**Dataset content**:
= = = = = = =

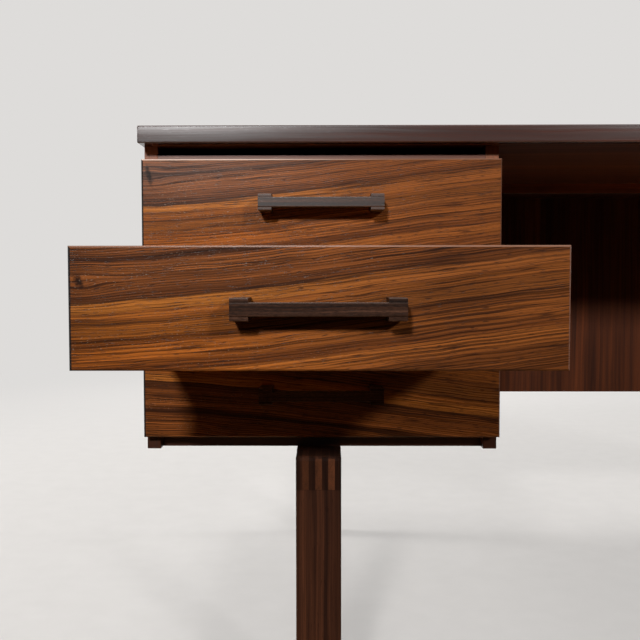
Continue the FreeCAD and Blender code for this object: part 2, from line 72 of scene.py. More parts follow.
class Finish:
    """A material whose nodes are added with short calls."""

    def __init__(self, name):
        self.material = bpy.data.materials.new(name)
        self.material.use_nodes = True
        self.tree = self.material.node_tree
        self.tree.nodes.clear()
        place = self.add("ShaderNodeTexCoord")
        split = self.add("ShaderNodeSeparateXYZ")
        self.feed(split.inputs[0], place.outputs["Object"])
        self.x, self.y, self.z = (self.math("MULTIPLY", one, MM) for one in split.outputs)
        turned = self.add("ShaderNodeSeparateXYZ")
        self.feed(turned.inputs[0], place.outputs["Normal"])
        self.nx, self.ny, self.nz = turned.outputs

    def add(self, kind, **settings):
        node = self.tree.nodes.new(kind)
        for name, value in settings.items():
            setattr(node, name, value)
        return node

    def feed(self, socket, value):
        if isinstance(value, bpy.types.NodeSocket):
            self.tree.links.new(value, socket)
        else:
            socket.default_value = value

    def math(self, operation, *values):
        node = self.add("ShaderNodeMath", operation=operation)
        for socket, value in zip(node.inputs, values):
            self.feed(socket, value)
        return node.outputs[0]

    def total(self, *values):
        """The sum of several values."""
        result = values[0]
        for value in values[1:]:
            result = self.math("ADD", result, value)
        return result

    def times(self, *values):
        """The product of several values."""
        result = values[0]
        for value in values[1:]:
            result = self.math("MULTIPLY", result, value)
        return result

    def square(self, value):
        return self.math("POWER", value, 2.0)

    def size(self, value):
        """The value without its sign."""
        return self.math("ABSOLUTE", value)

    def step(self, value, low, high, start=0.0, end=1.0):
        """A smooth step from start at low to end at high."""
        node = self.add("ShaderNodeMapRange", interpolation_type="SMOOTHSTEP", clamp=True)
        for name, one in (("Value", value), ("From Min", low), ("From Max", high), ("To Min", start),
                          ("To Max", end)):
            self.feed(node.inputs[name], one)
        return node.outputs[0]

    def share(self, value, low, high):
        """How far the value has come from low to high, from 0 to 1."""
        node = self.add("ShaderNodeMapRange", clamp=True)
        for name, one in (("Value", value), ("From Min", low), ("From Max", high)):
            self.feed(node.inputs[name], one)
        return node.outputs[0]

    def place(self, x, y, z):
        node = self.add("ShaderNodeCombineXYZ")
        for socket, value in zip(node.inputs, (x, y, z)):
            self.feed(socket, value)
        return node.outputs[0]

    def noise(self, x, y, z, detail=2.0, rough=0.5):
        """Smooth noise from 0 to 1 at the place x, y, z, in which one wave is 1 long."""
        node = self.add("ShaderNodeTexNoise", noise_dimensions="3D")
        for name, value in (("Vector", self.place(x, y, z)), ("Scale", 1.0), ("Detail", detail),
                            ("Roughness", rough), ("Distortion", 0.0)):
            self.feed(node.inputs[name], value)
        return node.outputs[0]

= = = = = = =

**Your instructions**:
Your task is to quote the lines above, beginning with the first and ending with the one that holds "material whose nodes".

**Task solution**:
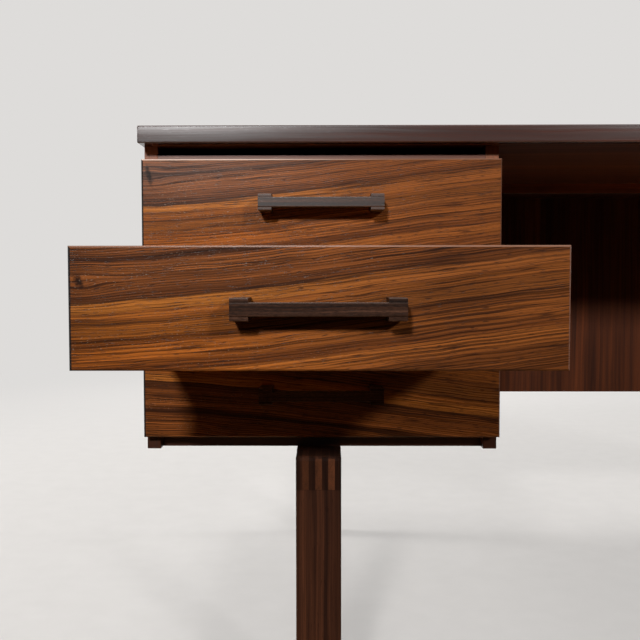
Continue the FreeCAD and Blender code for this object: part 2, from line 72 of scene.py. More parts follow.
class Finish:
    """A material whose nodes are added with short calls."""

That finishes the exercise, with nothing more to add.